Va un pequeño adelanto: escribiré mucho más sobre América Latina en el segundo volumen de mis memorias, así que tendrá que leer la secuela. Pero respondiendo a su pregunta, tuve relaciones memorables con muchos líderes latinoamericanos. Por poner solo dos ejemplos, me llevé muy bien con el presidente de Colombia, Juan Manuel Santos. Fue muy encantador y tenía muchas ganas de entablar una amistad. También disfruté mucho con el presidente de Uruguay, José Mujica, un hombre de grandísima personalidad. Siempre era divertido sentarse a su lado en las cumbres internacionales.
—El libro transmite un fuerte mensaje de esperanza por un futuro mejor para todos y una confianza en las instituciones y procedimientos para lograrlo, pero los acontecimientos recientes han dejado claro que el camino por recorrer es largo. ¿Con qué le gustaría que se quedaran aquellos jóvenes que lean Una tierra prometida?

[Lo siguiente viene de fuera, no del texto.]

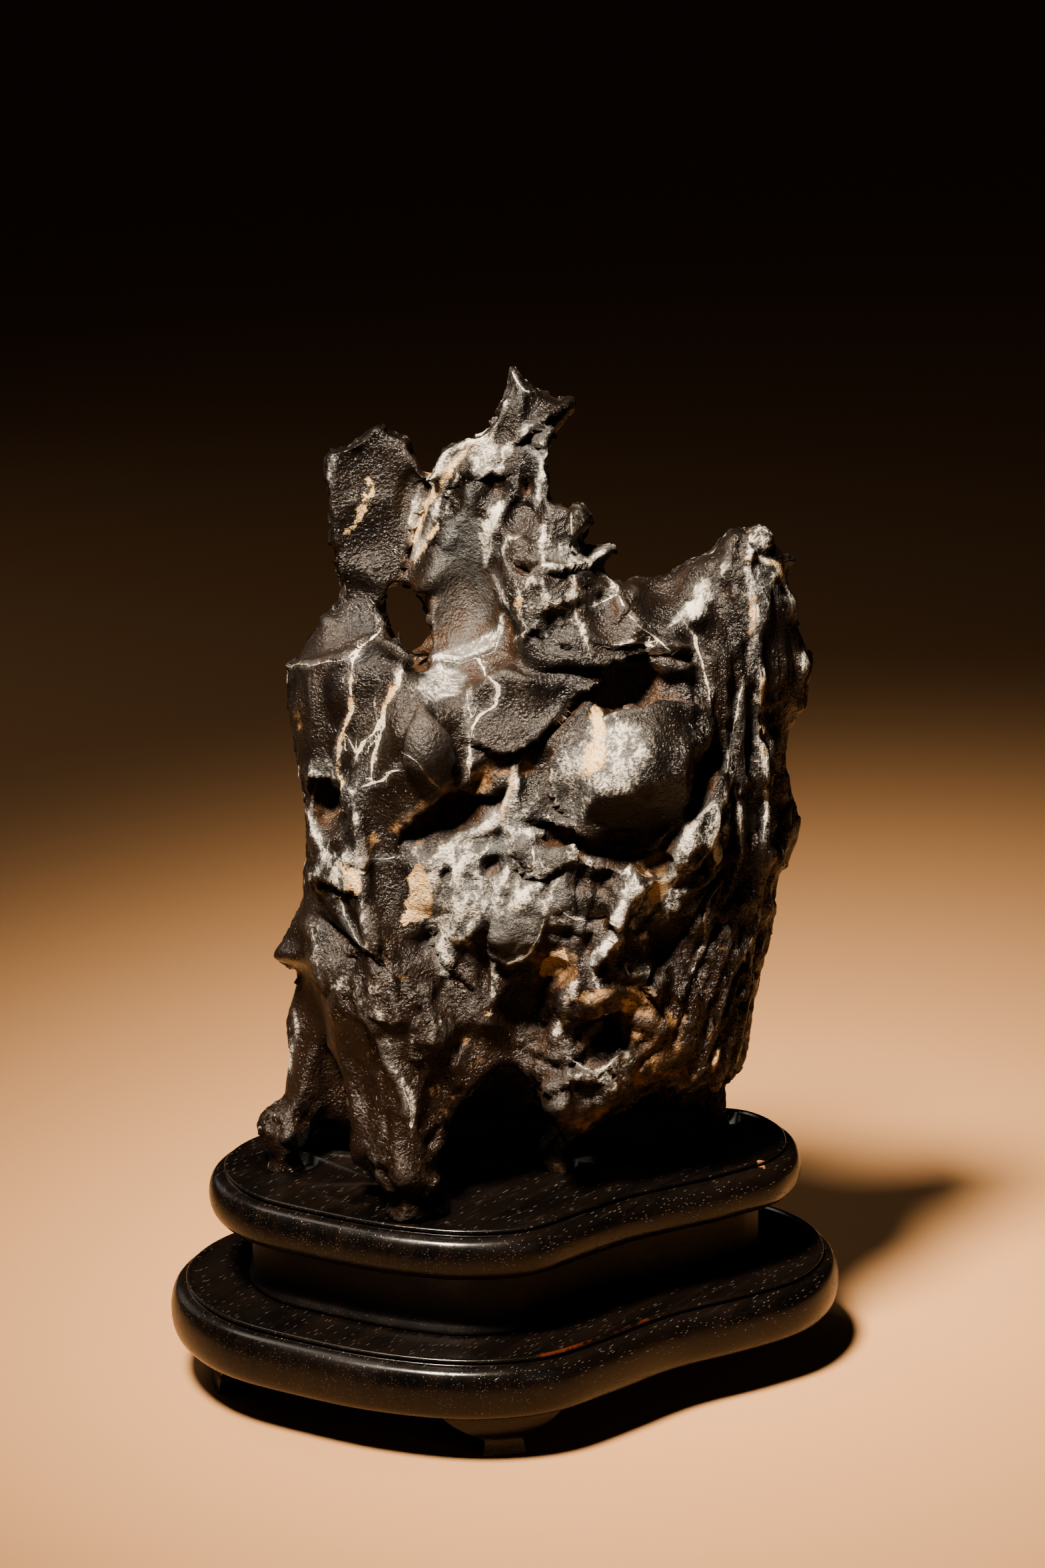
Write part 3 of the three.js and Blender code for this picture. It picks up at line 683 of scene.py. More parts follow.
# %% Scoops and lumps
FORM_STRENGTH = 1.25
SCOOPS = {
    "fin, upper face": (552, 715, 56, 46, -20, 1.1),
    "fin, lower face": (548, 800, 46, 56, 10, 1.0),
    "fin, right facet": (612, 750, 20, 60, 8, 1.1),
    "neck under the fin": (520, 905, 36, 58, 15, 1.3),
    "blue trough": (694, 870, 48, 124, 6, 1.1),
    "middle ridge shoulder": (668, 775, 20, 62, 28, 1.3),
    "glossy hollow": (742, 738, 19, 27, 0, 1.8),
    "peak facet": (804, 612, 24, 30, 15, 1.6),
    "peak, left face": (758, 640, 14, 46, 10, 0.9),
    "under the ear": (789, 732, 9, 14, 0, 2.4),
    "dark centre facet": (770, 772, 28, 34, 0, 1.7),
    "white dish": (855, 828, 46, 24, -4, 2.0),
    "block facet": (826, 932, 30, 34, 0, 1.6),
    "block facet, left": (797, 905, 20, 34, 10, 1.2),
    "tent facet": (915, 925, 34, 42, -15, 2.0),
    "saddle panel": (1000, 894, 56, 44, -30, 1.2),
    "shaded V": (1062, 958, 48, 36, -25, 1.0),
    "fan": (770, 1052, 132, 42, -8, 0.7),
    "shoulder facet": (560, 1040, 32, 60, 5, 1.2),
    "shoulder face": (487, 1075, 34, 68, 0, 1.2),
    "left flank face": (448, 1090, 20, 90, -4, 1.2),
    "between the veins": (520, 1140, 16, 44, 4, 0.9),
    "under the fan": (750, 1158, 52, 26, -15, 2.0),
    "dark panel": (577, 1272, 33, 98, 0, 0.5),
    "left cave": (488, 1206, 22, 34, 0, 1.6),
    "left facet": (478, 1350, 30, 34, 0, 1.5),
    "spike facet": (450, 1412, 36, 32, -20, 1.2),
    "leg, left face": (545, 1622, 34, 108, -6, 1.6),
    "leg, right face": (652, 1655, 30, 84, 12, 0.9),
    "leg notch": (647, 1710, 12, 20, 25, 2.0),
    "leg, toe": (586, 1775, 36, 46, 20, 0.4),
    "arch shoulder": (722, 1565, 40, 38, 0, 1.2),
    "tooth facet": (880, 1648, 36, 38, -20, 1.4),
    "dark recess": (784, 1520, 27, 42, 10, 0.7),
    "ochre cave": (828, 1460, 32, 26, 0, 1.2),
    "ring pit": (892, 1558, 29, 36, 20, 0.7),
    "small pit": (934, 1566, 11, 13, 0, 1.8),
    "small pit, right": (962, 1566, 12, 15, 30, 1.8),
    "ochre gap": (985, 1298, 30, 18, -10, 3.0),
    "beside the boulder": (1056, 1165, 22, 66, 18, 2.8),
    "dark dale": (1012, 1420, 44, 58, 20, 1.8),
    "dale, lower end": (935, 1478, 42, 20, 0, 1.3),
    "flank top": (1162, 1062, 26, 56, 0, 1.5),
    "flank bulge face": (1176, 1240, 20, 48, 0, 1.3),
    "rear leg face": (455, 1540, 26, 70, 6, 1.4),
    "rear foot face": (436, 1680, 38, 30, -10, 1.3),
    "between brow and petal": (720, 1262, 30, 20, -10, 1.0),
    "small scoop in the middle": (736, 1297, 20, 22, 0, 2.2),
    "small scoop, right": (905, 1325, 26, 22, 10, 1.5),
    "boulder, right facet": (1012, 1118, 46, 52, 0, 1.3),
    "boulder, lower facet": (940, 1226, 62, 36, 10, 1.3),
    "boulder, notch": (862, 1188, 26, 34, 20, 1.0),
    "block, left facet": (838, 878, 22, 19, 0, 1.5),
    "block, right facet": (852, 925, 16, 34, 0, 1.0),
    "under the horn": (1085, 905, 22, 60, -10, 1.6),
    "between the ridge and the peak": (768, 776, 14, 26, 0, 1.3),
    "cheek": (650, 1400, 24, 50, 0, 1.2),
    "middle facet": (740, 1265, 30, 28, 20, 1.3),
    "middle facet, right": (868, 1320, 22, 30, 0, 1.4),
    "small pit in the white": (672, 1311, 9, 14, 0, 1.6),
    "hollow of the tongue": (903, 1376, 12, 26, 20, 2.2),
    "holes by the petal": (842, 1402, 24, 11, 0, 1.6),
    "tongue hole": (905, 1448, 10, 14, 0, 1.8),
    "black hollow": (784, 851, 18, 14, 0, 2.4),
    "ridge panel": (697, 768, 17, 44, 6, 1.4),
    "under the white mass": (752, 737, 22, 18, 0, 1.6),
    "pale ridge facet": (1057, 1292, 17, 20, 20, 1.4),
    "horn cleft": (1109, 814, 7, 15, 0, 1.8),
    "boulder dent": (925, 1205, 26, 13, -25, 1.0),
    "second boulder dent": (972, 1196, 20, 16, -40, 0.9),
    "third boulder dent": (1000, 1150, 15, 24, 20, 0.7),
}
LUMPS = {
    "pebble": (641, 1115, 47, 70, -12, 1.6),
    "shoulder roll": (505, 1040, 24, 42, 5, 1.1),
    "petal": (772, 1406, 40, 38, -20, 0.9),
    "knuckle": (792, 1282, 22, 22, 0, 1.0),
    "flecked boss": (646, 1552, 36, 46, 10, 1.4),
    "left shelf": (512, 1312, 44, 34, 20, 0.7),
    "ridge lobe": (702, 755, 15, 36, 5, 1.2),
    "dark block": (783, 818, 20, 18, 0, 1.6),
    "horn knob": (1140, 812, 24, 28, 0, 2.0),
    "horn, right knob": (1178, 836, 15, 14, 0, 1.5),
    "flank knob": (1207, 1008, 16, 34, 0, 1.8),
    "horn shoulder": (1078, 852, 30, 24, -30, 1.6),
    "tooth": (836, 1650, 28, 46, -10, 1.8),
    "lump in the recess": (999, 1010, 26, 18, 0, 1.0),
    "boulder flank": (905, 1180, 58, 50, -20, 1.6),
    "cheek under the cave": (655, 1340, 22, 46, 0, 0.9),
    "under the tongue": (890, 1440, 20, 24, 0, 1.2),
    "second knuckle": (832, 1286, 24, 26, 0, 1.0),
    "lobe over the petal": (782, 1350, 30, 24, -20, 0.9),
    "spike on the ridge": (700, 708, 11, 20, 0, 2.2),
    "small tooth": (709, 1402, 14, 20, 0, 1.0),
}
skin.look()
skin.push(FORM_STRENGTH * oval_relief(SCOOPS, LUMPS) * skin.front, smoothing=8)
print("scoops", len(SCOOPS), "and lumps", len(LUMPS))

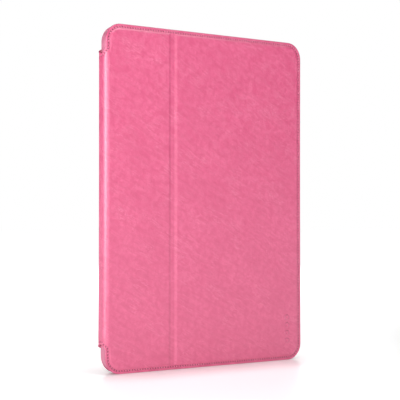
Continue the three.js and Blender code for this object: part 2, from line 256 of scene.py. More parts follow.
def nearest(path, points):
    """The distance of each point from the path, how far along the path, and which way is inward."""
    start, step = path[:-1], np.diff(path, axis=0)
    length = np.linalg.norm(step, axis=1)
    reached = np.append(0, np.cumsum(length))[:-1]
    offset = points[:, None, :] - start[None]
    t = np.clip((offset * step).sum(-1) / length**2, 0, 1)
    gap = offset - t[..., None] * step
    distance = np.linalg.norm(gap, axis=-1)
    best = distance.argmin(axis=1)
    row = np.arange(len(points))
    close = distance[row, best]
    left_of = np.stack([-step[best, 1], step[best, 0]], axis=1) / length[best, None]
    side = np.where((gap[row, best] * left_of).sum(axis=1) < 0, -1, 1)
    away = gap[row, best] * (side / np.maximum(close, 1e-5))[:, None]
    inward = np.where(close[:, None] > 1e-2, away, left_of)
    return close, reached[best] + t[row, best] * length[best], inward, side


# ---- The unrolled sheet's grid ----
def spread(start, end, step):
    return np.linspace(start, end, max(2, round((end - start) / step) + 1))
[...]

—Sabe, una de las razones por las que elegí este título es porque Moisés nunca llega a la Tierra Prometida. El Dr. King habló mucho sobre eso. La idea que hay detrás es que depende de cada generación tomar el relevo y seguir construyendo el futuro, y ese es uno de los mensajes que espero poder comunicar. Aunque la gente joven no necesita mis consejos. Como vimos este verano, ya se están organizando para cambiar las cosas. Eso me inspiró. Y estoy muy orgulloso de su compromiso con la protesta pacífica. Porque a lo largo de nuestra historia ese tipo de activismo ha sido el que ha conseguido que nuestro sistema político preste atención a las comunidades marginadas. Pero lo que sí quiero que sepan es que, por más contratiempos, fracasos, rasguños y golpes a lo largo del camino, el viaje vale la pena. Podemos hacer que este país sea un poco más perfecto, pero solo lo será con su compromiso. Y podemos ayudar a crear un país más en sintonía con nuestra mejor versión.